=== Request ===
Output the material beneath exactly, leaving nothing out.

Start Information shown

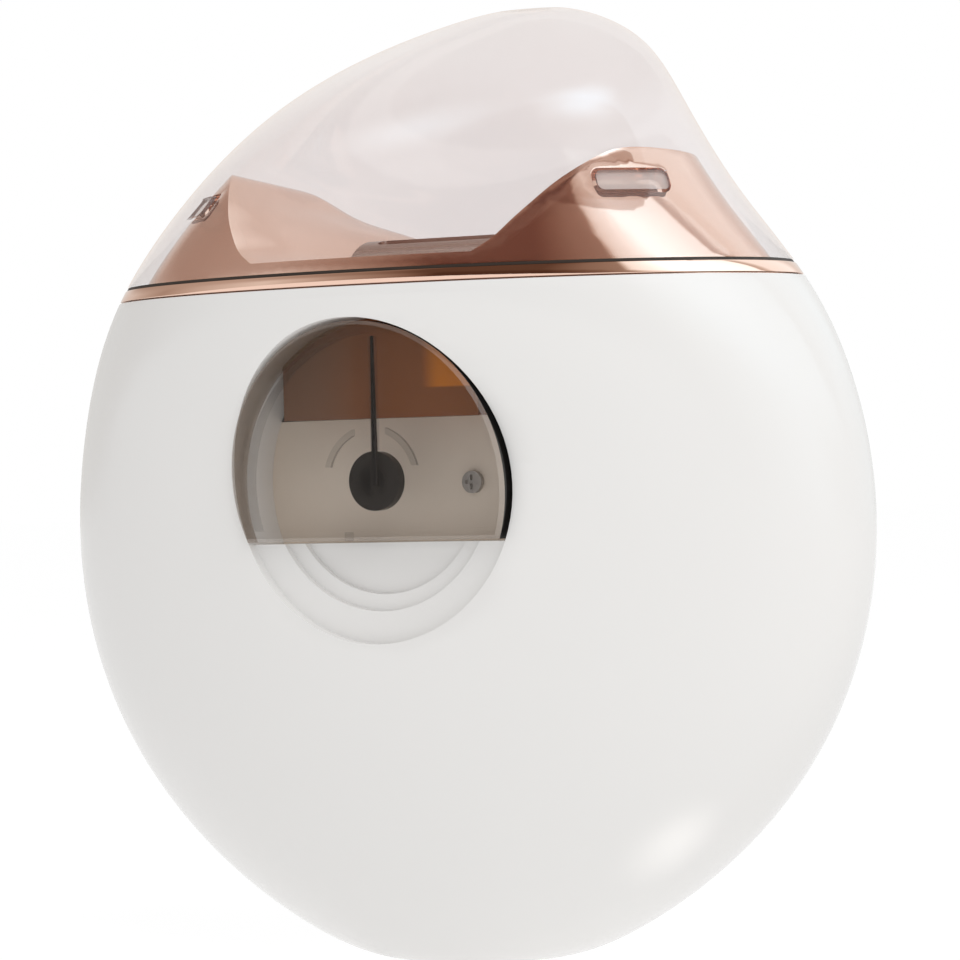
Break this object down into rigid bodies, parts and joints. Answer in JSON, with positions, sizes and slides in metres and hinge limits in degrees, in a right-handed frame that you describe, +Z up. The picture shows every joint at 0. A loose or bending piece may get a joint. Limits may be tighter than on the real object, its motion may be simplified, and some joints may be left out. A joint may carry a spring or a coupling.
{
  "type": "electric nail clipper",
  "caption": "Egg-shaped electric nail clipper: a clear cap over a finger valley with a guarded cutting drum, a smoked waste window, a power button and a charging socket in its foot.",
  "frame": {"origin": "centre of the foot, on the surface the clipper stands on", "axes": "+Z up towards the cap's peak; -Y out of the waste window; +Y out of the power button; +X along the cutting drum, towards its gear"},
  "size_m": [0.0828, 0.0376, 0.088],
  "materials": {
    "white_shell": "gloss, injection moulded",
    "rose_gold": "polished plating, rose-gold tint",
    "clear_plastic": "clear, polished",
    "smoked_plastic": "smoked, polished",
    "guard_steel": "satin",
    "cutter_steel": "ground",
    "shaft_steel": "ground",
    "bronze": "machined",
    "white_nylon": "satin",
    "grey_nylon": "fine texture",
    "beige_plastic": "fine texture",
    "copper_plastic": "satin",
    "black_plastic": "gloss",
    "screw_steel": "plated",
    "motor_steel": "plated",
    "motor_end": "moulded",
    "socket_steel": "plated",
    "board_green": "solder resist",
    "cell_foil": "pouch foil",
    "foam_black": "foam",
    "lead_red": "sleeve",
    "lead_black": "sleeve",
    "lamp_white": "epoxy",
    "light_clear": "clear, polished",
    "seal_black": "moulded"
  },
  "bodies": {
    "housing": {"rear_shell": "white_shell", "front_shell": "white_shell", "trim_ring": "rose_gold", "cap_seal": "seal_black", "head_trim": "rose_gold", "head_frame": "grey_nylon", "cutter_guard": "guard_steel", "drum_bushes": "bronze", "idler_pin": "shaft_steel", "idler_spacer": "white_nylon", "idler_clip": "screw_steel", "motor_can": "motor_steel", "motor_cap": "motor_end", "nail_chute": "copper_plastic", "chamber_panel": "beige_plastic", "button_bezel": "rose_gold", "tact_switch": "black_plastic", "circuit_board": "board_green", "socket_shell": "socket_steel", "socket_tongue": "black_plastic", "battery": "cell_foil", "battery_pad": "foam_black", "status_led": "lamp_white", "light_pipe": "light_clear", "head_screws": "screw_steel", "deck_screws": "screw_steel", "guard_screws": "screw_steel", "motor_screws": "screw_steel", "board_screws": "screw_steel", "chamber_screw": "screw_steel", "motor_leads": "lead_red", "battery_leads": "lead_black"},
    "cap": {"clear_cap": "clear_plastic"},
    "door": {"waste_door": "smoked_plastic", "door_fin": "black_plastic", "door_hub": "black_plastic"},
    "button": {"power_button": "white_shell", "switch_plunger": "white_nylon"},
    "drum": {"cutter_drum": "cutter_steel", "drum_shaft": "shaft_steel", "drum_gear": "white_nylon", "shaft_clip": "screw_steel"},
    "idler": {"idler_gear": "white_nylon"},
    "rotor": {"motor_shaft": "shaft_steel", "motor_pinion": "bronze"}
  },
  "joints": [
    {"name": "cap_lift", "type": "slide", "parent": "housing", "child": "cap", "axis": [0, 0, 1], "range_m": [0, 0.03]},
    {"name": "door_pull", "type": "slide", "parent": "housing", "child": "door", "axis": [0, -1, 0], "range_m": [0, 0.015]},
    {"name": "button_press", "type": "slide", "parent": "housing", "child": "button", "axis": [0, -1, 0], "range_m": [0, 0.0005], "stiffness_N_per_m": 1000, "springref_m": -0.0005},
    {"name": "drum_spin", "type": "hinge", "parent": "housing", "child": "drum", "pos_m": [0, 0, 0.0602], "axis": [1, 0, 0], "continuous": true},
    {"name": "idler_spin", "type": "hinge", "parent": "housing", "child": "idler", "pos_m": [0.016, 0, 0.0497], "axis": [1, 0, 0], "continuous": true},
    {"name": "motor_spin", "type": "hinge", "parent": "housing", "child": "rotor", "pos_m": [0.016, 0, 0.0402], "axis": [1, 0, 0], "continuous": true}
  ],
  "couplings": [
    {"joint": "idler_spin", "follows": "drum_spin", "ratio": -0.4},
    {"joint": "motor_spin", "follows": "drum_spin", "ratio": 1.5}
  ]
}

End Information shown

=== Solution to the exercise ===
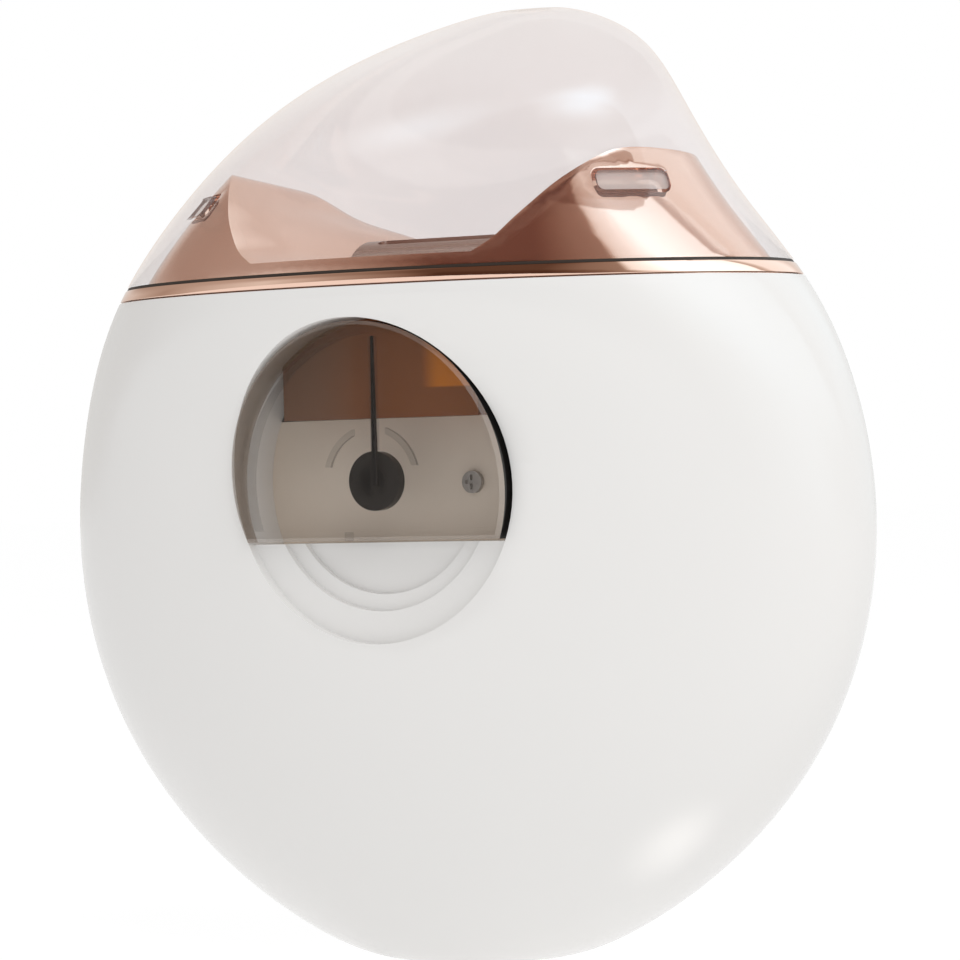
Break this object down into rigid bodies, parts and joints. Answer in JSON, with positions, sizes and slides in metres and hinge limits in degrees, in a right-handed frame that you describe, +Z up. The picture shows every joint at 0. A loose or bending piece may get a joint. Limits may be tighter than on the real object, its motion may be simplified, and some joints may be left out. A joint may carry a spring or a coupling.
{
  "type": "electric nail clipper",
  "caption": "Egg-shaped electric nail clipper: a clear cap over a finger valley with a guarded cutting drum, a smoked waste window, a power button and a charging socket in its foot.",
  "frame": {"origin": "centre of the foot, on the surface the clipper stands on", "axes": "+Z up towards the cap's peak; -Y out of the waste window; +Y out of the power button; +X along the cutting drum, towards its gear"},
  "size_m": [0.0828, 0.0376, 0.088],
  "materials": {
    "white_shell": "gloss, injection moulded",
    "rose_gold": "polished plating, rose-gold tint",
    "clear_plastic": "clear, polished",
    "smoked_plastic": "smoked, polished",
    "guard_steel": "satin",
    "cutter_steel": "ground",
    "shaft_steel": "ground",
    "bronze": "machined",
    "white_nylon": "satin",
    "grey_nylon": "fine texture",
    "beige_plastic": "fine texture",
    "copper_plastic": "satin",
    "black_plastic": "gloss",
    "screw_steel": "plated",
    "motor_steel": "plated",
    "motor_end": "moulded",
    "socket_steel": "plated",
    "board_green": "solder resist",
    "cell_foil": "pouch foil",
    "foam_black": "foam",
    "lead_red": "sleeve",
    "lead_black": "sleeve",
    "lamp_white": "epoxy",
    "light_clear": "clear, polished",
    "seal_black": "moulded"
  },
  "bodies": {
    "housing": {"rear_shell": "white_shell", "front_shell": "white_shell", "trim_ring": "rose_gold", "cap_seal": "seal_black", "head_trim": "rose_gold", "head_frame": "grey_nylon", "cutter_guard": "guard_steel", "drum_bushes": "bronze", "idler_pin": "shaft_steel", "idler_spacer": "white_nylon", "idler_clip": "screw_steel", "motor_can": "motor_steel", "motor_cap": "motor_end", "nail_chute": "copper_plastic", "chamber_panel": "beige_plastic", "button_bezel": "rose_gold", "tact_switch": "black_plastic", "circuit_board": "board_green", "socket_shell": "socket_steel", "socket_tongue": "black_plastic", "battery": "cell_foil", "battery_pad": "foam_black", "status_led": "lamp_white", "light_pipe": "light_clear", "head_screws": "screw_steel", "deck_screws": "screw_steel", "guard_screws": "screw_steel", "motor_screws": "screw_steel", "board_screws": "screw_steel", "chamber_screw": "screw_steel", "motor_leads": "lead_red", "battery_leads": "lead_black"},
    "cap": {"clear_cap": "clear_plastic"},
    "door": {"waste_door": "smoked_plastic", "door_fin": "black_plastic", "door_hub": "black_plastic"},
    "button": {"power_button": "white_shell", "switch_plunger": "white_nylon"},
    "drum": {"cutter_drum": "cutter_steel", "drum_shaft": "shaft_steel", "drum_gear": "white_nylon", "shaft_clip": "screw_steel"},
    "idler": {"idler_gear": "white_nylon"},
    "rotor": {"motor_shaft": "shaft_steel", "motor_pinion": "bronze"}
  },
  "joints": [
    {"name": "cap_lift", "type": "slide", "parent": "housing", "child": "cap", "axis": [0, 0, 1], "range_m": [0, 0.03]},
    {"name": "door_pull", "type": "slide", "parent": "housing", "child": "door", "axis": [0, -1, 0], "range_m": [0, 0.015]},
    {"name": "button_press", "type": "slide", "parent": "housing", "child": "button", "axis": [0, -1, 0], "range_m": [0, 0.0005], "stiffness_N_per_m": 1000, "springref_m": -0.0005},
    {"name": "drum_spin", "type": "hinge", "parent": "housing", "child": "drum", "pos_m": [0, 0, 0.0602], "axis": [1, 0, 0], "continuous": true},
    {"name": "idler_spin", "type": "hinge", "parent": "housing", "child": "idler", "pos_m": [0.016, 0, 0.0497], "axis": [1, 0, 0], "continuous": true},
    {"name": "motor_spin", "type": "hinge", "parent": "housing", "child": "rotor", "pos_m": [0.016, 0, 0.0402], "axis": [1, 0, 0], "continuous": true}
  ],
  "couplings": [
    {"joint": "idler_spin", "follows": "drum_spin", "ratio": -0.4},
    {"joint": "motor_spin", "follows": "drum_spin", "ratio": 1.5}
  ]
}